There is a lot to do in Crete, from trekking the Samaria Gorge, and exploring the beaches (Vai, two hours away, once starred in a Bounty advert), to the archeological ruins of Knossos, thought to be the oldest European city. We, I’m ashamed to say, did none of this, such was the appeal of our hotel and its beautiful private sandy beach. We did make it to Agios Nikolaos, a pretty town 20 minutes drive away, and neighbouring Spinalonga. Now uninhabited, the island houses the haunting remains of a leper colony (1903-1957), and the ruins of a fortress which saw centuries of battles. More recently it has inspired authors such as Victoria Hislop and Ali Smith, so we took a £35 speedboat from our hotel beach and went exploring.

After the excitement of leaving our resort, we retreated to the spa, where my husband and I had a Cretan Couple’s Massage. I could have done without seeing him in a paper g-string, but the 90 minutes of exfoliation, facial, hamam and massage were utterly relaxing.

When we weren’t lounging in Elounda, we were eating. Half-board is a good deal, a feast morning and night in one of the two buffet restaurants. Mesoyios was our favourite, with themed evening menus (Mexican, Greek and Arabian). Breakfast was huge and enticing – creamy Greek yogurt with thyme, honey and fresh fruit, eggs every way, pancakes and piles of cakes. At lunch the same restaurant served pizza and huge salads, and the hotel’s beachside seafood taverna, Topos 1910, offered fresh fish, baked feta and warm bread. The nearby villages of Plaka and Elounda are lined with charming tavernas too, serving freshly caught octopus and cheese pies, kalitsounia, which I became a bit too addicted to. The local wine is worth a mention too. We tucked into rather a lot of the genuinely good Cretan organic rosé.

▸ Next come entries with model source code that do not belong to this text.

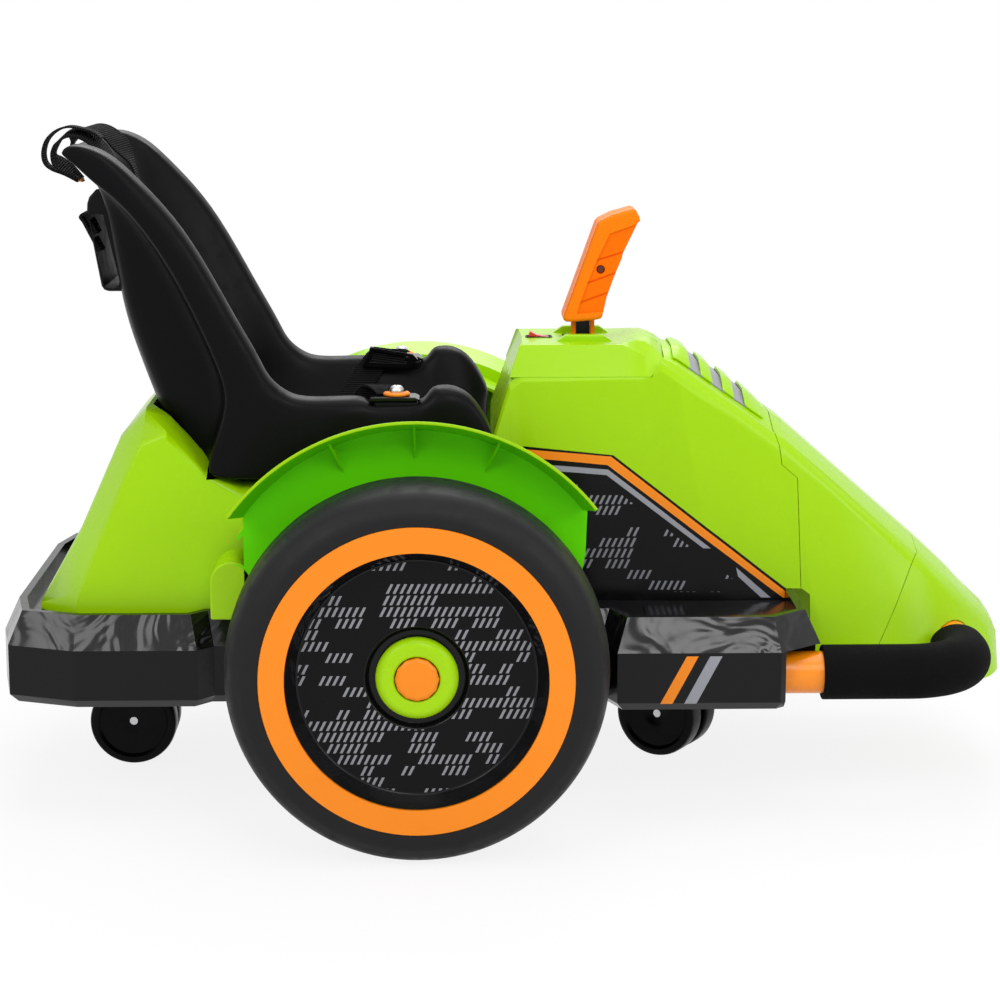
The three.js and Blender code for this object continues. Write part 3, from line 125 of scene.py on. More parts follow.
# Chassis tray: one deep black moulding with a sloped, glossy band over a straight skirt. The
# two slanting stripes on each side of its nose are printed films.
def pick(piece):
    bpy.ops.object.select_all(action="DESELECT")
    piece.select_set(True)
    bpy.context.view_layer.objects.active = piece


def edit(piece):
    """Opens a piece for editing with all of it selected."""
    pick(piece)
    bpy.ops.object.mode_set(mode="EDIT")
    bpy.ops.mesh.select_all(action="SELECT")


def copy_of(node, name):
    """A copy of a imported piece, its triangles welded and its flat faces made whole."""
    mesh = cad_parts[node].data.copy()
    mesh.name = name
    mesh.materials.clear()
    piece = bpy.data.objects.new(name, mesh)
    scene.collection.objects.link(piece)
    pick(piece)
    if mesh.has_custom_normals:
        bpy.ops.mesh.customdata_custom_splitnormals_clear()
    edit(piece)
    bpy.ops.mesh.remove_doubles(threshold=0.00002)
    bpy.ops.mesh.dissolve_limited(angle_limit=math.radians(0.6))
    bpy.ops.object.mode_set(mode="OBJECT")
    return piece


def select_edges(piece, over, where=None):
    """Opens a piece and selects the edges whose two faces turn from each other by more than an angle."""
    pick(piece)
    bpy.ops.object.mode_set(mode="EDIT")
    bpy.ops.mesh.select_mode(type="EDGE")
    bpy.ops.mesh.select_all(action="DESELECT")
    shape = bmesh.from_edit_mesh(piece.data)
    shape.normal_update()
    for edge in shape.edges:
        if len(edge.link_faces) == 2 and edge.calc_face_angle() > math.radians(over):
            if where is None or where(edge):
                edge.select_set(True)
    bmesh.update_edit_mesh(piece.data)


def round_edges(piece, radius, steps=3, over=25, where=None):
    select_edges(piece, over, where)
    bpy.ops.mesh.bevel(offset=radius, segments=steps, profile=0.5, clamp_overlap=True)
    bpy.ops.object.mode_set(mode="OBJECT")


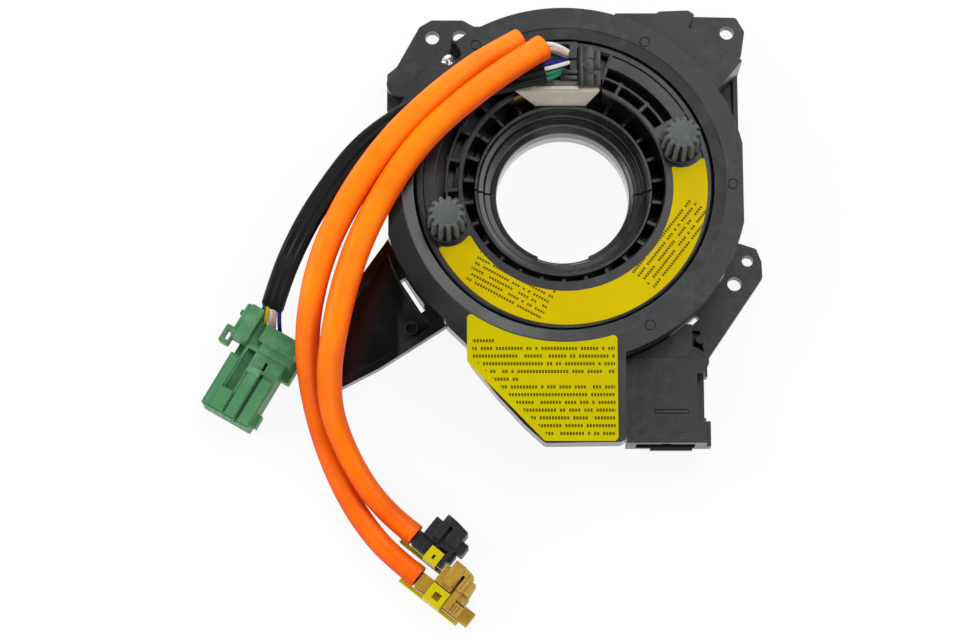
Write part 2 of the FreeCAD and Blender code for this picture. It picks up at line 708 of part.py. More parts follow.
def flat_ribbon():
    """The wound ribbon as half circles whose radius grows by a fixed step."""
    half_turns = 2 * ribbon_turns + 1
    step = (ribbon_outer_radius - ribbon_inner_radius) / (half_turns - 1)
    inner_edges = spiral(ribbon_inner_radius, step, half_turns)
    outer_edges = spiral(ribbon_inner_radius + ribbon_thickness, step, half_turns)
    first_in, last_in = inner_edges[0].Vertexes[0].Point, inner_edges[-1].Vertexes[-1].Point
    first_out, last_out = outer_edges[0].Vertexes[0].Point, outer_edges[-1].Vertexes[-1].Point
    caps = [Part.LineSegment(last_in, last_out).toShape(), Part.LineSegment(first_out, first_in).toShape()]
    edges = Part.sortEdges(inner_edges + outer_edges + caps)[0]
    strip = outward(Part.Face(Part.Wire(edges)).extrude(vec(0, 0, ribbon_height)))
    strip.rotate(vec(0, 0), vec(0, 0, 1), 90)
    strip.translate(vec(0, 0, floor_top_z + 0.6))
    return strip


def spiral(start_radius, step, half_turns):
    edges = []
    side = 1
    x = start_radius
    radius = start_radius
    for index in range(half_turns):
        centre = x - side * radius
        end = centre - side * radius
        top = vec(centre, side * radius)
        edges.append(Part.Arc(vec(x, 0), top, vec(end, 0)).toShape())
        x = end
        side = -side
        radius += step
    return edges


def route_path(points):
    """Straight runs joined by tangent arcs that are as large as the runs allow."""
    loop = [vec(*point) for point in points]
    edges = []
    radii = []
    here = loop[0]
    for before, point, after in zip(loop, loop[1:], loop[2:]):
        back = before - point
        ahead = after - point
        turn = math.pi - back.getAngle(ahead)
        reach = arc_share * min(back.Length, ahead.Length)
        radius = reach / math.tan(turn / 2)
        radii.append(radius)
        back.normalize()
        ahead.normalize()
        start = point + back * reach
        end = point + ahead * reach
        middle = (back + ahead).normalize()
        top = point + middle * (radius / math.cos(turn / 2) - radius)
        edges.append(Part.LineSegment(here, start).toShape())
        edges.append(Part.Arc(start, top, end).toShape())
        here = end
    edges.append(Part.LineSegment(here, loop[-1]).toShape())
    return Part.Wire(edges), radii


def tube(name, points, diameter):
    """A round cord along a route, with its smallest bend printed."""
    path, radii = route_path(points)
    direction = vec(*points[1]) - vec(*points[0])
    section = Part.Wire(Part.makeCircle(diameter / 2, vec(*points[0]), direction))
    solid = path.makePipeShell([section], True, False)
    expected = math.pi * diameter ** 2 / 4 * path.Length
    smallest = min(radii) if radii else 0
    print(name, "length", round(path.Length, 1), "smallest radius", round(smallest, 1),
          "volume over section times length", round(solid.Volume / expected, 4))
    return solid


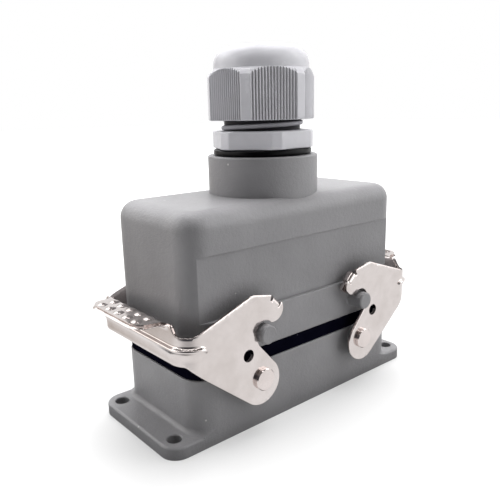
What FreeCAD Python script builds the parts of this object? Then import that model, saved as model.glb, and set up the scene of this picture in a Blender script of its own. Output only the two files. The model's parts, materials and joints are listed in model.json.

Every night, heading back to our suite, slightly tipsy and full of food, we reflected on what an amazing short-haul destination this is. Stunning beaches, warm seawater, great design, good wine, plentiful food – and more hot tubs than you could possibly need.

Doubles at Domes of Elounda (mrandmrssmith.com) start from £470 per night

Greek island Airbnbs to soak up the sun, not your budget


Patitiri Cave House: Not a bad place to hibernate

Patitiri Cave House, Santorini 

Tucked into a maze of tiny alleyways in the heart of Santorini, this is a rustic but charming base for exploring this stunning island. Cave houses are traditional Santorinian dwellings carved into volcanic rock and this quirky two-roomed house (the dining room is outside) has a double bedroom accessed via step ladder. It’s precarious but fun, with access to a stunning rooftop pool, bar and barbecue. A 10-minute drive from the town of Fira and the caldera sunset, it’s an affordable way to stay on the pricey island of Santorini.

Airbnb.co.uk/rooms/3973281; from £112 per night


Purple haze: Enjoy the sunset from Iris Villa's private pool

Iris Villa, Rethymno, Crete 

This sleek, modern three-bedroom apartment is a great base for a family or group of friends, located near the city of Rethymno. The garden backs onto a pretty pebble beach, but you can also lounge by your private pool, before stoking the barbecue. Rethymno is all weaving alleyways lined with restaurants, shops and gelaterias, and the old fort is beautiful at sunset. But the best restaurants are closer to the villa – foodies travel for miles to Prima Plora (primaplora.gr). Don’t miss trekking the Kourtaliotis River gorge, Samaria Gorge and Elafonissi beach.